- Task: What is the number of lines containing "from"? Give only that number.

==================================================

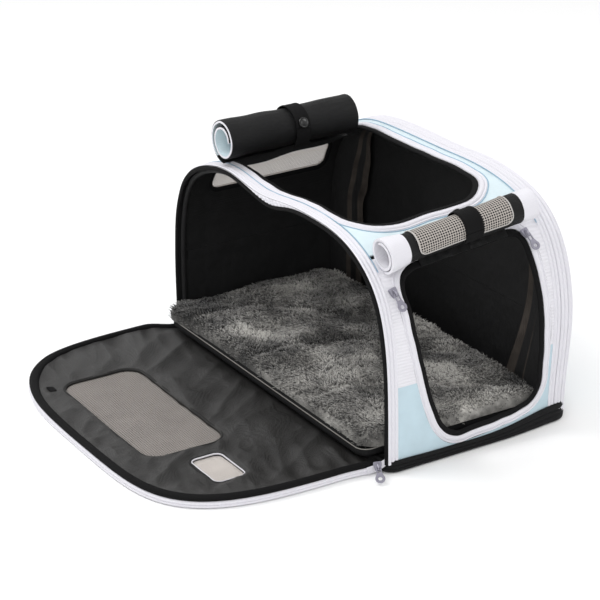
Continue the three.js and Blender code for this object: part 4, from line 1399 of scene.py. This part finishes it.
def strap_piece(name, roll, angles, **facts):
    """A flat strap bent round a roll, with a soft raised edge along both sides."""
    count = max(6, int(abs(angles[1] - angles[0]) / 4))
    angle = np.radians(np.linspace(*angles, count))
    section = [(-0.5, 0.0), (-0.5, 0.5), (-0.46, 0.95), (-0.38, 1.05), (-0.33, 0.85), (0.33, 0.85),
               (0.38, 1.05), (0.46, 0.95), (0.5, 0.5), (0.5, 0.0), (0.3, -0.1), (-0.3, -0.1)]
    rings = []
    for side, height in section:
        r, y = roll["strap_radius"] + height, roll["strap"] + side * roll["strap_width"]
        rings.append(np.stack([r * np.cos(angle), np.full(count, y), r * np.sin(angle)], 1))
    swept(name, roll_to_row(roll, np.stack(rings, 1)), cloth="binding", **facts)


def build_straps():
    """Each strap is sewn down at both ends, and its middle opens with a press stud."""
    for key, roll, anchor, band, end in (("top_", TOP_ROLL, (188.5, 246), (12, 186.5), (-50, 10)),
                                         ("end_", END_ROLL, (-50, -5.5), (-4, 168), (170, 206))):
        strap_piece(key + "strap_anchor", roll, anchor, replaces=key + "strap_root")
        strap_piece(key + "strap_band", roll, band, replaces=key + "strap", body=key + "strap")
        strap_piece(key + "strap_end", roll, end, replaces=key + "strap_tab")
    snap("top_", TOP_ROLL)
    snap("end_", END_ROLL)


def snap(key, roll):
    """A domed press stud with a rolled rim, turned about the roll's radius."""
    profile = [(0, 0), (5.0, 0), (5.6, 0.4), (5.8, 0.9), (5.5, 1.5), (4.8, 1.6), (4.2, 1.25), (3.6, 1.4),
               (2.6, 1.95), (1.3, 2.2), (0, 2.25)]
    a, sides, lift = math.radians(roll["stud"]), 28, 1.0
    out, side = np.array([math.cos(a), 0, math.sin(a)]), np.array([-math.sin(a), 0, math.cos(a)])
    centre = out * (roll["strap_radius"] + lift) + np.array([0, roll["strap"], 0])
    vertices, faces = [centre + out * profile[0][1]], []
    for r, h in profile[1:-1]:
        for k in range(sides):
            t = math.tau * k / sides
            vertices.append(centre + out * h + r * (side * math.cos(t) + np.array([0, 1, 0]) * math.sin(t)))
    vertices.append(centre + out * profile[-1][1])
    for k in range(sides):
        n = (k + 1) % sides
        faces.append((0, 1 + n, 1 + k))
        for ring in range(len(profile) - 3):
            base, above = 1 + ring * sides, 1 + (ring + 1) * sides
            faces.append((base + k, base + n, above + n, above + k))
        last = 1 + (len(profile) - 3) * sides
        faces.append((last + k, last + n, len(vertices) - 1))
    finish_piece(key + "snap_button", roll_to_row(roll, np.array(vertices)), faces, "snap", sharp=35,
                 body=key + "strap", replaces=key + "snap_cap")


# ---------------------------------------------------------------- zip sliders
PULL_HINGE = (-1.9, 5.0)
PULL_EYE = -14.3


def local_vertex(work, matrix, x, y, z):
    """A bmesh vertex at a place in a part's own frame, in millimetres."""
    return work.verts.new(matrix @ (Vector((x, y, z)) * MM))


def skin_rings(work, rings):
    """Quads between rings of vertices, and a face on each end."""
    for below, above in zip(rings, rings[1:]):
        for k in range(len(below)):
            n = (k + 1) % len(below)
            work.faces.new((below[k], below[n], above[n], above[k]))
    work.faces.new(rings[0][::-1])
    work.faces.new(rings[-1])


def bevelled_block(work, matrix, outline, low, high, bevel):
    """A slab with a bevelled top and bottom rim, built into a bmesh."""
    middle = np.mean(outline, axis=0)
    rings = []
    for height, pull_in in ((low, bevel), (low + bevel, 0), (high - bevel, 0), (high, bevel)):
        ring = []
        for x, y in outline:
            away = np.array([x, y]) - middle
            spot = np.array([x, y]) - away / np.linalg.norm(away) * pull_in
            ring.append(local_vertex(work, matrix, *spot, height))
        rings.append(ring)
    skin_rings(work, rings)


def tube_along(work, matrix, path, half_width, half_height):
    """A rounded flat bar that follows a path in the local yz plane."""
    section = oval(10, half_width, half_height)
    path = np.asarray(path, float)
    tangent = np.gradient(path, axis=0)
    tangent /= np.linalg.norm(tangent, axis=1)[:, None]
    rings = []
    for (y, z), (ty, tz) in zip(path, tangent):
        rings.append([local_vertex(work, matrix, x, y - tz * h, z + ty * h) for x, h in section])
    skin_rings(work, rings)


def lacquered(work, name, node):
    """Turns a bmesh into a lacquered piece that rides the body of the node it replaces."""
    mesh = bpy.data.meshes.new(name)
    mesh.materials.append(MATERIALS["lacquer"])
    join_piece(name, mesh, work, 35, node, node, SLOT_OF["lacquer"])


def build_slider(stem, point, normal, tail):
    """Shield-shaped slider in two plates, with the bridge that its pull hangs from."""
    z = Vector(normal).normalized()
    y = -(Vector(tail) - Vector(tail).dot(z) * z).normalized()
    matrix = Matrix.Translation(Vector(point) * MM) @ Matrix((y.cross(z), y, z)).transposed().to_4x4()
    shield = [(-2.2, -5), (2.2, -5), (3.4, -2.4), (4.2, 1.4), (4.2, 4.2), (3.2, 5), (-3.2, 5), (-4.2, 4.2),
              (-4.2, 1.4), (-3.4, -2.4)]
    work = bmesh.new()
    bevelled_block(work, matrix, shield, 0.5, 1.7, 0.25)
    bevelled_block(work, matrix, [(-1.1, -1), (1.1, -1), (1.1, 4.4), (-1.1, 4.4)], 1.4, 3.0, 0.1)
    bevelled_block(work, matrix, shield, 2.7, 3.9, 0.45)
    bridge = [(-4.3, 3.5), (-4.4, 4.6), (-4.2, 5.6), (-3.6, 6.3), (-2.6, 6.65), (-1.0, 6.6), (0.6, 6.2),
              (1.9, 5.4), (2.5, 4.5), (2.6, 3.5)]
    tube_along(work, matrix, bridge, 1.15, 0.42)
    lacquered(work, stem + "_body", stem + "_slider")
    build_pull(stem, matrix @ Matrix.Translation((0, PULL_HINGE[0] * MM, PULL_HINGE[1] * MM)))


def build_pull(stem, hinge):
    """A flat pull with a window below its hinge, and a round eye with a raised rim on both faces."""
    eye = eye_arc(5, np.radians(np.linspace(125, -125, 23)))
    outer = [(-2.2, 0.7), (2.2, 0.7), (2.7, 0.2), (2.7, -7.7)] + eye + [(-2.7, -7.7), (-2.7, 0.2)]
    window = [(-1.3, -0.7), (1.3, -0.7), (1.6, -1.1), (1.6, -6.9), (1.3, -7.3), (-1.3, -7.3), (-1.6, -6.9),
              (-1.6, -1.1)]
    work = bmesh.new()
    plate_with_windows(work, hinge, outer, [window, eye_arc(2.2, circle(18))], 0.7, 0.22)
    for middle in (0.775, -0.775):
        plate_with_windows(work, hinge, eye_arc(3.9, circle(24)), [eye_arc(2.7, circle(24))], 0.175, 0.12,
                           middle)
    lacquered(work, stem + "_tab", stem + "_pull")


def eye_arc(radius, angles):
    """Points about the middle of the pull's eye, by angles from straight below it."""
    return [(radius * math.sin(a), PULL_EYE - radius * math.cos(a)) for a in angles]


def plate_with_windows(work, matrix, outer, windows, half, bevel, middle=0.0):
    """A flat plate with windows through it and eased rims on both faces."""
    flat, triangles = fill_outline(np.array(outer) * MM, [np.array(w) * MM for w in windows])
    flat = flat / MM
    spots = {i: flat[i] for i in np.unique(triangles)}
    eased = dict(spots)
    for loop, sign in [(outer, -1)] + [(w, 1) for w in windows]:
        loop = np.array(loop, float)
        loop = loop if loop_area(loop) > 0 else loop[::-1]
        moved = loop + loop_normals(loop) * sign * bevel
        for index, spot in spots.items():
            match = np.linalg.norm(loop - spot, axis=1)
            if match.min() < 1e-4:
                eased[index] = moved[match.argmin()]
    rim = rim_edges(triangles)

    def level(height, places, kept):
        return {i: local_vertex(work, matrix, *places[i], middle + height) for i in kept}

    bottom, top = level(-half, eased, spots), level(half, eased, spots)
    on_rim = {i for pair in rim for i in pair}
    low, high = level(bevel - half, spots, on_rim), level(half - bevel, spots, on_rim)
    for a, b, c in triangles:
        work.faces.new([bottom[i] for i in (c, b, a)])
        work.faces.new([top[i] for i in (a, b, c)])
    for a, b in rim:
        for below, above in ((bottom, low), (low, high), (high, top)):
            work.faces.new((below[a], below[b], above[b], above[a]))


def build_sliders():
    build_slider("front_door_zip", (217.5, -128.5, 10), (0.45, -0.25, 0.86), (0.8, -0.35, -0.5))
    build_slider("rear_panel_zip", (-220.3, 97, 30), (-1, 0, 0), (0, 0, -1))
    for stem, turn, y, tail in (("end_door_front_zip", 0.2, -98, (0, 0.17, -1)),
                                ("end_door_rear_zip", 0.243, 70, (0, 0.2, -1)),
                                ("top_door_zip", 0.59, -101, (-1, 0, 0))):
        spot, normal = skin_frame(turn, y * MM)
        build_slider(stem, spot / MM, normal, tail)


def skin_frame(turn, y):
    """Point and outward normal on the body's outer surface."""
    point = lambda t, v: arch(np.array([t]), 0, np.array([v]))[0]
    along = point(turn + 0.002, y) - point(turn - 0.002, y)
    across = point(turn, y + MM) - point(turn, y - MM)
    normal = np.cross(across, along)
    return point(turn, y), normal / np.linalg.norm(normal)


# ---------------------------------------------------------------- pieces kept as they are
def dress_kept_nodes():
    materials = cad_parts["base_board"].data.materials
    materials.clear()
    materials.append(MATERIALS["board"])


build_base()
build_front_arch()
build_near_end()
build_roof()
build_far_end()
build_rear()
build_front_door()
build_hinges()
build_mat()
build_top_roll()
build_end_roll()
build_straps()
build_sliders()
dress_kept_nodes()
build_camera()
build_lights()
build_floor()

# ---------------------------------------------------------------- cloth sizes, in metres as cut
SHEETS = [
    ("roof_blue", (0.194, 0.330), "stretched", 0.0193, ["front_zip_rows", "rear_fixed_rows"]),
    ("near_end_white", (0.035, 0.190), "stretched", 0.0056, ["front_zip_rows", "rear_fixed_rows"]),
    ("near_end_blue", (0.194, 0.082), "stretched", 0.0050, ["base_band"]),
    ("far_end_white", (0.194, 0.152), "stretched", 0.0229, ["front_zip_rows", "rear_fixed_rows"]),
    ("far_end_blue", (0.194, 0.082), "stretched", None, ["base_band"]),
    ("rear_white", (0.410, 0.143), "stretched", 0.0535, ["rear_edge_rows"]),
    ("rear_blue", (0.410, 0.081), "stretched", None, ["rear_edge_rows"]),
    ("gusset_folds", (0.100, 0.830), "folded", 0.0505, ["rear_fixed_rows", "rear_moving_rows"]),
    ("door_lining", (0.418, 0.223), "laid", 0.0705, ["door_zip_rows"]),
    ("door_netting", (0.208, 0.091), "stretched", None, ["door_window_trim"]),
    ("door_window_shade_sheet", (0.208, 0.091), "stretched", None, ["door_window_trim"]),
    ("card_netting", (0.059, 0.035), "stretched", None, ["card_window_trim"]),
    ("far_netting", (0.162, 0.045), "stretched", None, ["far_window_trim"]),
    ("front_hinge_cloth", (0.024, 0.406), "folded", None, ["base_band"]),
    ("rear_hinge_cloth", (0.017, 0.360), "folded", None, ["base_band"]),
    ("top_roll_cloth", (0.163, 0.210), "folded", None, ["roof_blue"]),
    ("top_roll_lining", (0.164, 0.195), "folded", None, ["roof_blue"]),
    ("top_hinge_cloth", (0.025, 0.159), "hung", None, ["roof_blue"]),
    ("end_roll_middle", (0.139, 0.123), "folded", None, ["near_end_white"]),
    ("end_roll_front_cuff", (0.0235, 0.158), "folded", None, ["near_end_white"]),
    ("end_roll_rear_cuff", (0.0185, 0.147), "folded", None, ["near_end_white"]),
    ("end_roll_netting", (0.114, 0.0667), "folded", None, ["end_roll_middle"]),
    ("end_hinge_cloth", (0.024, 0.107), "folded", None, ["near_end_white"]),
]
for sheet_name, cut, held, cut_area, below in SHEETS:
    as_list(below)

==================================================

- The output: 3